Make sure your potential moving partners commit well in advance to the move itself. Otherwise, you might find yourself empty-handed as friends get wrapped up in finals, end-of-the-year festivities or have already left campus for the year.
If you’re worried that your friends would rather be out celebrating over helping you move, use our favorite trick—offer them free pizza and their favorite beverages as compensation for their time. Soon, you’ll have eager moving partners in no time.
6. Take Before and After Photos
Once you’ve completely moved your belongings out and scrubbed the place to perfection, take some detailed photos of your clean space. This includes remaining furniture, floors, blinds, sinks, walls, etc.
Hopefully, you won’t experience problems when asking for your deposit back. But just in case, these photos will provide proof that you indeed left your dorm or apartment in the exact condition you state on your check-out sheet. If there’s any dispute, show them these photos and violà—proof of an impeccable dorm or apartment.

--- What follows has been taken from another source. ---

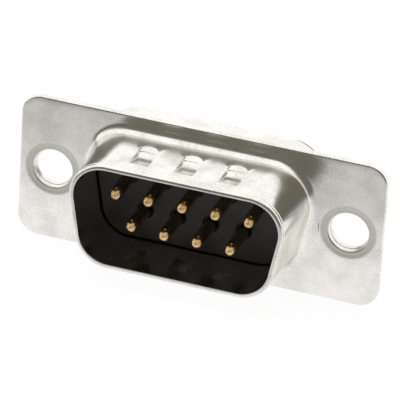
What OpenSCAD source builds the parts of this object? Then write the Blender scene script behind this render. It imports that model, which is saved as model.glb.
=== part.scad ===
// Nine-way D-shaped connector plug for panel mounting.
// Two drawn steel shells are riveted together at their screw holes. Between them they
// clamp a two-part insulator, which holds nine contacts: a pin in front, a solder cup behind.
// Frame: X to the right, Z up, mating side towards -Y. The origin is the centre of the
// flange's front face. Millimetres.

/* [Flange] */
// Distance from a hole's centre to the flange's end
flange_end = 2.855; // [2.6:0.005:3.1]
// Height of the flange
flange_h = 12.55; // [12.4:0.05:13.4]
// Radius of the flange's corners
flange_r = 1.7; // [1:0.1:2.6]
// Rounding of the flange's front edge
flange_edge_r = 0.15; // [0.05:0.05:0.25]
// How far the rear flange stays inside the front one at its edges
flange_step = 0.1; // [0:0.05:0.2]
// Thickness of the sheet of both shells
sheet_t = 0.4; // [0.3:0.05:0.5]

/* [Screw holes] */
// Distance between the centres of the two holes
hole_spacing = 24.99; // [24.9:0.01:25.1]
// Diameter of the holes
hole_d = 3.1; // [2.9:0.05:3.3]
// Wall of the eyelet tube drawn round each hole
eyelet_wall = 0.3; // [0.2:0.05:0.35]
// Width of the ring dished round each hole
dish_w = 0.45; // [0.2:0.05:0.5]
// Depth of the dished ring
dish_deep = 0.08; // [0.02:0.01:0.15]
// Width of the ring that is rolled over behind the rear flange
roll_w = 0.7; // [0.5:0.05:0.8]

/* [Plug skirt] */
// Inside width of the skirt across its wide side
plug_w = 17; // [16.8:0.05:17.2]
// Inside height of the skirt
plug_h = 8.3; // [8.2:0.05:8.5]
// Inside radius of the skirt's corners
plug_r = 2.55; // [2.4:0.05:2.9]
// Lean of the skirt's short sides
side_angle = 10; // [8:0.5:12]
// Distance from the flange's front face to the rim
plug_depth = 5.95; // [5.8:0.05:6.4]
// Radius of the bend at the skirt's foot
foot_r = 1; // [0.5:0.05:1.1]
// Outer rounding of the rim
rim_r = 0.25; // [0.1:0.05:0.28]

/* [Dimples] */
// Dimples on each long wall
dimple_count = 3; // [1:1:3]
// Distance between dimples
dimple_pitch = 3.7; // [3:0.1:4]
// Width of a dimple
dimple_w = 1.6; // [1:0.1:2]
// Length of a dimple
dimple_l = 2.8; // [2.2:0.1:2.9]
// Length of the ramp that leads down into a dimple
dimple_ramp_l = 0.95; // [0.6:0.05:1.2]
// Length of the slope that leads up out of it behind
dimple_rise_l = 0.6; // [0.3:0.05:0.8]
// Depth of a dimple
dimple_deep = 0.3; // [0.15:0.05:0.35]
// Distance from the rim to a dimple's front edge
dimple_from_rim = 1.45; // [1.3:0.05:1.8]

/* [Rear shell] */
// How far the rear skirt stands outside the plug skirt
skirt_offset = 0.8; // [0.7:0.05:0.9]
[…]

Pro Tip: It’s also smart to take photos of your empty apartment or dorm before you move in. This will also help if the school, or landlord, tries to claim that you damaged something during the course of your stay there. With the before photos, you can prove that the damage was already there when you moved in.
Moving out of your dorm, or apartment, at the end of the semester is always bittersweet. It signifies that the school year is over and you’re going to have to go back and live with your parents for 3-month, but it also means that you’re one step closer to obtaining that sought after degree you’ve been working towards.
Don’t let the stress of moving out get in the way of studying for your tests and finishing out the semester. The most important thing is to wrap up the end of the year on a positive note, which is why planning ahead for your move will benefit you greatly.
Using these simple tips for planning and organization will ensure you the best possible experience when packing up your dorm, or apartment, to head home for the summer.